Chi
voleva la stepchild adoption, e non l’ha avuta, si consoli buttando
un occhio in campo avverso: quelli del Family Day sono incazzati
neri, soffrono come bestie ferite a morte. Certo, il diritto di piena
genitorialità concesso a entrambi i partner di una coppia omosessuale avrebbe dato
dignità di vero e proprio matrimonio all’istituto
dell’unione
civile, ma di fatto adesso due lesbiche e due gay sono famiglie, poi
al resto penserà la giurisprudenza, sentenza dopo sentenza. E certo, potrà
irritare che in Italia l’adeguamento
delle leggi ai mutamenti della società proceda con ritardi che
favoriscono la persistenza di grosse sacche di dissenso ad ogni
mutamento, sarà frustrante, senza dubbio, ma la pazienza è la virtù
dei forti, può darsi sia addirittura meglio che le cose si prendano il tempo necessario per farle digerire piano piano a chi ha stomaco delicatuccio. Chi
voleva la stepchild adoption, e non l’ha avuta, rifletta a quanto è
accaduto per la fecondazione assistita. Anche chi volentieri
l’avrebbe
dichiarata fuorilegge, perché il Catechismo la vieta, dapprima è stato costretto a concederla, accontentandosi di renderla un faticosissimo
percorso a ostacoli. Poi, uno dopo l’altro,
gli ostacoli sono venuti a cadere, e il cardinal Ruini è rimasto con
un pugno di mosche in mano. L’esperienza insegna: non farsi trascinare nella chiacchiera sui Grandi Sistemi, strappare pezzo a pezzo quello che si può strappare e poi produrre casi emblematici da portare in Cassazione, alla Consulta, a Strasburgo.
Ma
si consoli pure chi voleva che tutto rimanesse com’era,
che il ddl Cirinnà fosse ritirato in blocco, che fosse in questo modo
proclamato l’insuperabile
primato della famiglia tradizionale: l’Italia è omofoba da sempre, e per molto tempo ancora un ricchione resterà un ricchione, per molto
tempo ancora qualche dispettuccio glielo si potrà infliggere per
fargli capire che quel boa di struzzo fucsia è contronatura. Lo
stralcio della stepchild adoption è un bel premio di consolazione,
via, e poi non è stata una bella soddisfazione poter ripetere per
settimane, col sorrisetto obliquo sulle labbra, cui in sincrono il
sopracciglio andava perfettamente parallelo, che al gay l’utero manca?
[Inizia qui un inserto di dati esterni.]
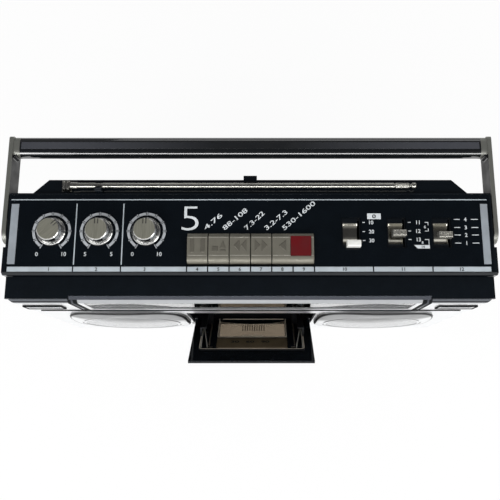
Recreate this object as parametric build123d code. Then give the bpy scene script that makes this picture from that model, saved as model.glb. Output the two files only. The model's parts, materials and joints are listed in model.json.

Certo, sarà uno schifo vedere due maschi tenersi per mano, sentirli dire che sono famiglia in forza di una legge che sovverte
la Legge, ma in fondo sarà un’occasione
per soffrire, e questo al cattolico-come-si-deve piace da morire.
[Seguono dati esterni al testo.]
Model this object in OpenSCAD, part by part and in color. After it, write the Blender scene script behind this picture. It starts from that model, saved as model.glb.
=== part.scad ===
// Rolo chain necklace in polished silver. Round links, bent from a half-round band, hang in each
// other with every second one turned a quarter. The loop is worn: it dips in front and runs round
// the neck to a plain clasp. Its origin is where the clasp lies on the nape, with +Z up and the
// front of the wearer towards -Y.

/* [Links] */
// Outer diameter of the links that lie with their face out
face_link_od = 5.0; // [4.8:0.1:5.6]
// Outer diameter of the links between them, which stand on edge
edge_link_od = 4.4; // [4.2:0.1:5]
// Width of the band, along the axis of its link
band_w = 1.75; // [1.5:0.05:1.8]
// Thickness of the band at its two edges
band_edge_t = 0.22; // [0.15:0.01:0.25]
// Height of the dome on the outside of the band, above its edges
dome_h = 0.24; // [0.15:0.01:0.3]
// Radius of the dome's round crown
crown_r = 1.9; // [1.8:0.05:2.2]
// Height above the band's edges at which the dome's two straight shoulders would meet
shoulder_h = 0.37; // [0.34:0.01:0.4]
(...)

Massima goduria, poi, soffrire in compagnia di chi ti fa soffrire,
perché non deve essere carino vederti scippata la stepchild adoption
e trovare a consolarti lo stesso Scalfarotto che fino a
due minuti prima giurava che si sarebbe fatto spellare vivo piuttosto
che rinunciarci.
Insomma,
via, Schadenfreude per tutti, e non se ne parli più. Tanto più che
di quanto era in questione col ddl Cirinnà non s’è
parlato troppo neppure quando si è fatto finta di discuterne, anzi,
di tutto si è discusso per non parlar di quello. E d’altronde
sarebbe stato inopportuno perché le unioni civili erano solo
un’occasione
per vedere in campo l’alta
politica di cui noi italiani siamo maestri insuperabili. Via, è
stata una gran bella partita, ottime regie, splendide
triangolazioni, fallacci micidiali, ma arbitro e guardalinee, com’è
giusto, hanno lasciato correre per non mortificare il gioco. E dunque
finte e controfinte, dribbling e contropiedi, meline e deviazioni in
calcio d’angolo,
entrate a gamba tesa e simulazioni di fallo, goal di tacco e
traversoni a perdersi sul fondo, spogliatoi nervosissimi e autogoal in mezza rovesciata, perché sia chiaro che non è la politica italiana a
vivere di metafora calcistica, è il calcio che cerca di imitarla,
quasi sempre offrendo uno spettacolo assai più piatto.